Objective:
Transcribe the material in full, exactly as written.

Data shown:
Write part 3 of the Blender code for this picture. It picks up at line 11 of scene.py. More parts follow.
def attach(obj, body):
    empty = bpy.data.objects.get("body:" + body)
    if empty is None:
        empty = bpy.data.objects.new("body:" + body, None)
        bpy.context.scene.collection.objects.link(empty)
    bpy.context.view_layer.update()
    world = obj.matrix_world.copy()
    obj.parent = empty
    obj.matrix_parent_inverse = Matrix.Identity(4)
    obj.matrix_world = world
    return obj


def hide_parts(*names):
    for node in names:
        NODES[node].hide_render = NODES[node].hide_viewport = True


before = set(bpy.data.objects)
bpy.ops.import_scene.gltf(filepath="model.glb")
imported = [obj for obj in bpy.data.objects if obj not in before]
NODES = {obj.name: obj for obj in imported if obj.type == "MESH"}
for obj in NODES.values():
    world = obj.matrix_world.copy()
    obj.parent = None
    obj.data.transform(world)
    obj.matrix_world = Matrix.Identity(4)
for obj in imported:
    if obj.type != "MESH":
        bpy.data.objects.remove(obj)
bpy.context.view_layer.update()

Exercise result:
Write part 3 of the Blender code for this picture. It picks up at line 11 of scene.py. More parts follow.
def attach(obj, body):
    empty = bpy.data.objects.get("body:" + body)
    if empty is None:
        empty = bpy.data.objects.new("body:" + body, None)
        bpy.context.scene.collection.objects.link(empty)
    bpy.context.view_layer.update()
    world = obj.matrix_world.copy()
    obj.parent = empty
    obj.matrix_parent_inverse = Matrix.Identity(4)
    obj.matrix_world = world
    return obj


def hide_parts(*names):
    for node in names:
        NODES[node].hide_render = NODES[node].hide_viewport = True


before = set(bpy.data.objects)
bpy.ops.import_scene.gltf(filepath="model.glb")
imported = [obj for obj in bpy.data.objects if obj not in before]
NODES = {obj.name: obj for obj in imported if obj.type == "MESH"}
for obj in NODES.values():
    world = obj.matrix_world.copy()
    obj.parent = None
    obj.data.transform(world)
    obj.matrix_world = Matrix.Identity(4)
for obj in imported:
    if obj.type != "MESH":
        bpy.data.objects.remove(obj)
bpy.context.view_layer.update()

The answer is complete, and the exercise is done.